===== Given material

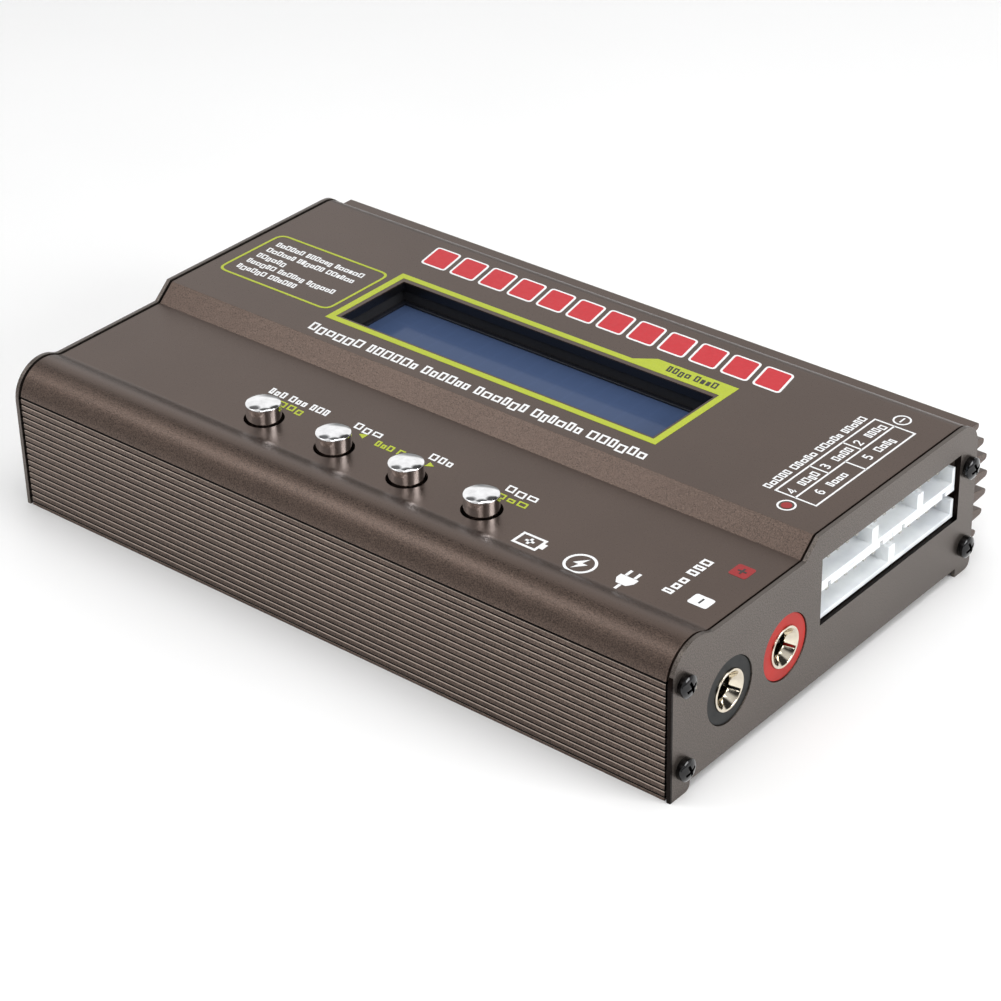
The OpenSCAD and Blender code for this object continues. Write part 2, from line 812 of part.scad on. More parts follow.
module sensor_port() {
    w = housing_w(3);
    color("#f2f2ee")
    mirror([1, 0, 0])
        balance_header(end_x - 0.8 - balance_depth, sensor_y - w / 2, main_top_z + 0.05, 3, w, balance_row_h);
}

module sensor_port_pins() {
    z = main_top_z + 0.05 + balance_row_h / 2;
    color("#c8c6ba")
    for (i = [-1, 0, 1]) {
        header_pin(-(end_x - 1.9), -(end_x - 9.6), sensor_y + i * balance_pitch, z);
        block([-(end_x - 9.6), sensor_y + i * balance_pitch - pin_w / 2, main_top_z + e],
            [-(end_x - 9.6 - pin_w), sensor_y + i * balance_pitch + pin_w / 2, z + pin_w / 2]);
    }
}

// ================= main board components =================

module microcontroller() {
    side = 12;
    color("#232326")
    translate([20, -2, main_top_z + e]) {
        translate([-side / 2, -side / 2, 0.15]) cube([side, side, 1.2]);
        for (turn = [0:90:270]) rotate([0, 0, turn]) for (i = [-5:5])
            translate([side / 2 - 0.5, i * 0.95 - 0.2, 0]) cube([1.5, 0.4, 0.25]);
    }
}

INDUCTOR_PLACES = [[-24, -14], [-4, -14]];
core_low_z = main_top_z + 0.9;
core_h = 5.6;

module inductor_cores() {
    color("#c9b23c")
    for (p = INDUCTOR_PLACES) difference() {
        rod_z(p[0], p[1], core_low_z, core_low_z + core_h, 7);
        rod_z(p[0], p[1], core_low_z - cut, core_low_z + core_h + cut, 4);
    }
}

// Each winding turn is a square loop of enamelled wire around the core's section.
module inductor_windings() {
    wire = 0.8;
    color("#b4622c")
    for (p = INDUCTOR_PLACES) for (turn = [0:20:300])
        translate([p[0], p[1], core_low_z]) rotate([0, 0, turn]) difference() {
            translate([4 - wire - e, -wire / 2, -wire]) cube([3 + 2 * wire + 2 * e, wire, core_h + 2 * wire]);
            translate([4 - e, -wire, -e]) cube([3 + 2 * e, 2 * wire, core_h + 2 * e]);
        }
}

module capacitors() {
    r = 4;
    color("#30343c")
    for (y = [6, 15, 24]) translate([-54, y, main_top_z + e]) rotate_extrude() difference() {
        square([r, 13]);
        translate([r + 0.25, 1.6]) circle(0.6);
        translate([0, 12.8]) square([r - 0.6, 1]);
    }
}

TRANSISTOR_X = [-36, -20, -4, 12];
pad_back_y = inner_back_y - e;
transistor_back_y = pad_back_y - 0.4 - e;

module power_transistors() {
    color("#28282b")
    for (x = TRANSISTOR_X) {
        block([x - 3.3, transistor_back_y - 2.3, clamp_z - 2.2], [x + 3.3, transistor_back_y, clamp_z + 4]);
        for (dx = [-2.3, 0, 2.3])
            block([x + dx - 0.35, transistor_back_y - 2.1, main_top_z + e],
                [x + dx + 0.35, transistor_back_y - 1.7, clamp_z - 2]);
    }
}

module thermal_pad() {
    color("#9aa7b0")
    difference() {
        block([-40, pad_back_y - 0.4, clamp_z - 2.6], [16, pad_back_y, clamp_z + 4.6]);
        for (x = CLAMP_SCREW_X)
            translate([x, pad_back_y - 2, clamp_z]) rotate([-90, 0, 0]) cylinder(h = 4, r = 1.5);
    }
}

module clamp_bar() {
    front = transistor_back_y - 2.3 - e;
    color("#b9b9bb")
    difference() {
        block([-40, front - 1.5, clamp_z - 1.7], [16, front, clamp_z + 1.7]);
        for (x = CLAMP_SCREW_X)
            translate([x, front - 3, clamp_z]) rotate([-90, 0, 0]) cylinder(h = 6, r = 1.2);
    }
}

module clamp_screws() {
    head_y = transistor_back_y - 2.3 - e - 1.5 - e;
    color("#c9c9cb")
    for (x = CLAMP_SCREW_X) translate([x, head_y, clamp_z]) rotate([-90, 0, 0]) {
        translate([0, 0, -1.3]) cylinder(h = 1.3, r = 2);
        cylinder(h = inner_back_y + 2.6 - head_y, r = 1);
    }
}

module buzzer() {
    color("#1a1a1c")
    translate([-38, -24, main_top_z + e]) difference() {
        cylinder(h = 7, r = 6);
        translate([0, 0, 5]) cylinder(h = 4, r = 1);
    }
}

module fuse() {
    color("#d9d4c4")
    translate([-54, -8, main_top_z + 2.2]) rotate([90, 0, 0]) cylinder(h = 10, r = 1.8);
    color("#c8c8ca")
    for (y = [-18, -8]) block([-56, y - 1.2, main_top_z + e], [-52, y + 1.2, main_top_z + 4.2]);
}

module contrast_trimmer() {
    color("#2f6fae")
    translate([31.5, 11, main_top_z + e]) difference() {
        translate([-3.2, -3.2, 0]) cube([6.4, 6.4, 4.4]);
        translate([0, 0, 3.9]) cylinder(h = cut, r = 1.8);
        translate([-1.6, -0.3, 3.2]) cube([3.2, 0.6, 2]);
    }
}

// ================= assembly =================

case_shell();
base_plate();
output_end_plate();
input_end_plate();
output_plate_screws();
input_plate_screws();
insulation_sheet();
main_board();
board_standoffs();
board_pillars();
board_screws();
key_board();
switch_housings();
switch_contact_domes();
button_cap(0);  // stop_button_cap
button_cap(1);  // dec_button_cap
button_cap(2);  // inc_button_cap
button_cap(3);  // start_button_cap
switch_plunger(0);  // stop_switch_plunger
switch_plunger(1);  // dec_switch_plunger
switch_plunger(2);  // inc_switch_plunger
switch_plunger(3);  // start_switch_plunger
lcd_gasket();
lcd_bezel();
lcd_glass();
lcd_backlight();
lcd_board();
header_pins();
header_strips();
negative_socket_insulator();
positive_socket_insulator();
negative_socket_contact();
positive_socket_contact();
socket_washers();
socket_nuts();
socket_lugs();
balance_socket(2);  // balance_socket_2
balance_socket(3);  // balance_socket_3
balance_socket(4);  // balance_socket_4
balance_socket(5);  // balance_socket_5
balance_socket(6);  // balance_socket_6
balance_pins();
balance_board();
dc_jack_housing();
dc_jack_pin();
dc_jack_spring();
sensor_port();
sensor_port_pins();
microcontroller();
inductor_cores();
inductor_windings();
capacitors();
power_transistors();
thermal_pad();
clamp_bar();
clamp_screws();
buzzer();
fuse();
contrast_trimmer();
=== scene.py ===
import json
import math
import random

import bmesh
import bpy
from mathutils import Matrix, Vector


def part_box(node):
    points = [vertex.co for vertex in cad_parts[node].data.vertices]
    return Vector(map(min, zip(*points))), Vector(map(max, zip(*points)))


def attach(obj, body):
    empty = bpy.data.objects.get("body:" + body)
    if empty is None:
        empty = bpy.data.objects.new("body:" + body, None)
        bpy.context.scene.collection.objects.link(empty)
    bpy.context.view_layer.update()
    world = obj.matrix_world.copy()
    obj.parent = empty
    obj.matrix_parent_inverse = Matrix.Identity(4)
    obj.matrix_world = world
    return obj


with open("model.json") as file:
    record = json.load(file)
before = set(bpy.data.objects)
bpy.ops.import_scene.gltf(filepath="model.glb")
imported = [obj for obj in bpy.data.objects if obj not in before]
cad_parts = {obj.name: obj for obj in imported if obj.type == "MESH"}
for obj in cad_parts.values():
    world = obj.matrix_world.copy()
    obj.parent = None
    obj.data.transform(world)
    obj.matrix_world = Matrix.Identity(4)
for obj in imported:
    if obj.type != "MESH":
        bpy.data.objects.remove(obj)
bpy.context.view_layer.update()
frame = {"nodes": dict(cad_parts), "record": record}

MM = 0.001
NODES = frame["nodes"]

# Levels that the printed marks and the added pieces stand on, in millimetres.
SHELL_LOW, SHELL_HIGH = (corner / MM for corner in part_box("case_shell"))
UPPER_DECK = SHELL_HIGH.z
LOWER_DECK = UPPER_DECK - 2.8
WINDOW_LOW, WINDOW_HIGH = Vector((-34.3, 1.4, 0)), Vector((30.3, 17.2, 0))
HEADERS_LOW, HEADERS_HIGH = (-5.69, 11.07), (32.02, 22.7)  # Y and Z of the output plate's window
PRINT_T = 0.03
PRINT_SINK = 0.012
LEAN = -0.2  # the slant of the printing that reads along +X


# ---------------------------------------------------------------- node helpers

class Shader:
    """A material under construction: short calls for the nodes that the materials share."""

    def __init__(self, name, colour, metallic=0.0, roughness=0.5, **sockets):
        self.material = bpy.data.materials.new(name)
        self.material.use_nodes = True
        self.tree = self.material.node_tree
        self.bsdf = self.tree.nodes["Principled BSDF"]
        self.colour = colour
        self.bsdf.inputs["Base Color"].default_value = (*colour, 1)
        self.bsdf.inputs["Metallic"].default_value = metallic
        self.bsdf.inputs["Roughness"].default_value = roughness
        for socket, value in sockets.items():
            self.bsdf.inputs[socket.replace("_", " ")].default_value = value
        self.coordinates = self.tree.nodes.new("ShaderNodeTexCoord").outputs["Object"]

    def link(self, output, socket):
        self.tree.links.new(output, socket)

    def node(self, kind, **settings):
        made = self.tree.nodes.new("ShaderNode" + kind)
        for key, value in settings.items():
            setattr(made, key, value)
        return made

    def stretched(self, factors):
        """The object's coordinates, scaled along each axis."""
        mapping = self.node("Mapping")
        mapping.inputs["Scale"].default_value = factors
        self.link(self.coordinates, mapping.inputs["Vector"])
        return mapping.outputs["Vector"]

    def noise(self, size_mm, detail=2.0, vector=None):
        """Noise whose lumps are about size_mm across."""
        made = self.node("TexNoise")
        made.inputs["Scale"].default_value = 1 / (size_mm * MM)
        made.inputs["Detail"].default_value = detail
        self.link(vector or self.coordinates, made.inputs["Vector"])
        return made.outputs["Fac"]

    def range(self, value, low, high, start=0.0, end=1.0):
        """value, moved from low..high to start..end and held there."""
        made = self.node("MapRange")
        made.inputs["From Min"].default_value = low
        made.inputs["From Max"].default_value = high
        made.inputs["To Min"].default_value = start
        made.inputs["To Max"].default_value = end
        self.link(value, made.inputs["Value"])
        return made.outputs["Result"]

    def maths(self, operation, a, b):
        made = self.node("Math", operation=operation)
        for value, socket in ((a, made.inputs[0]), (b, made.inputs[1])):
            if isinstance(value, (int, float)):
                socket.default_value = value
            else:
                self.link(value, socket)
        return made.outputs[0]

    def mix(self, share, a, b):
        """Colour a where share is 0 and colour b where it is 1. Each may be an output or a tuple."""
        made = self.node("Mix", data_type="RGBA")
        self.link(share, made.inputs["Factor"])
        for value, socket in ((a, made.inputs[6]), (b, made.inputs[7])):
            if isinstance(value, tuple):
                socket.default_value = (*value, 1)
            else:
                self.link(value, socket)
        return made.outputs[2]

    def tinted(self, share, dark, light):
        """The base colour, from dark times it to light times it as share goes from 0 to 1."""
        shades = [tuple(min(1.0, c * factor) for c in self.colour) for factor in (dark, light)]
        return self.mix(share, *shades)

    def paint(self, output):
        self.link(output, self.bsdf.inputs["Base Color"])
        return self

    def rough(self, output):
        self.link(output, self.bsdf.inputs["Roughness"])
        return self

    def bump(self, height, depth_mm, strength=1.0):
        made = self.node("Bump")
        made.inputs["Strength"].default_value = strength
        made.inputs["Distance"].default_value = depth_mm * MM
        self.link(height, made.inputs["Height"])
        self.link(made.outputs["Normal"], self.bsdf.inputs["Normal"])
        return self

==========

Reproduce, without alteration, solely the lines beginning at the line that includes "case_shell();" and ending at the line that includes "before = set(bpy.data.objects)", both lines included.

Answer below:
case_shell();
base_plate();
output_end_plate();
input_end_plate();
output_plate_screws();
input_plate_screws();
insulation_sheet();
main_board();
board_standoffs();
board_pillars();
board_screws();
key_board();
switch_housings();
switch_contact_domes();
button_cap(0);  // stop_button_cap
button_cap(1);  // dec_button_cap
button_cap(2);  // inc_button_cap
button_cap(3);  // start_button_cap
switch_plunger(0);  // stop_switch_plunger
switch_plunger(1);  // dec_switch_plunger
switch_plunger(2);  // inc_switch_plunger
switch_plunger(3);  // start_switch_plunger
lcd_gasket();
lcd_bezel();
lcd_glass();
lcd_backlight();
lcd_board();
header_pins();
header_strips();
negative_socket_insulator();
positive_socket_insulator();
negative_socket_contact();
positive_socket_contact();
socket_washers();
socket_nuts();
socket_lugs();
balance_socket(2);  // balance_socket_2
balance_socket(3);  // balance_socket_3
balance_socket(4);  // balance_socket_4
balance_socket(5);  // balance_socket_5
balance_socket(6);  // balance_socket_6
balance_pins();
balance_board();
dc_jack_housing();
dc_jack_pin();
dc_jack_spring();
sensor_port();
sensor_port_pins();
microcontroller();
inductor_cores();
inductor_windings();
capacitors();
power_transistors();
thermal_pad();
clamp_bar();
clamp_screws();
buzzer();
fuse();
contrast_trimmer();
=== scene.py ===
import json
import math
import random

import bmesh
import bpy
from mathutils import Matrix, Vector


def part_box(node):
    points = [vertex.co for vertex in cad_parts[node].data.vertices]
    return Vector(map(min, zip(*points))), Vector(map(max, zip(*points)))


def attach(obj, body):
    empty = bpy.data.objects.get("body:" + body)
    if empty is None:
        empty = bpy.data.objects.new("body:" + body, None)
        bpy.context.scene.collection.objects.link(empty)
    bpy.context.view_layer.update()
    world = obj.matrix_world.copy()
    obj.parent = empty
    obj.matrix_parent_inverse = Matrix.Identity(4)
    obj.matrix_world = world
    return obj


with open("model.json") as file:
    record = json.load(file)
before = set(bpy.data.objects)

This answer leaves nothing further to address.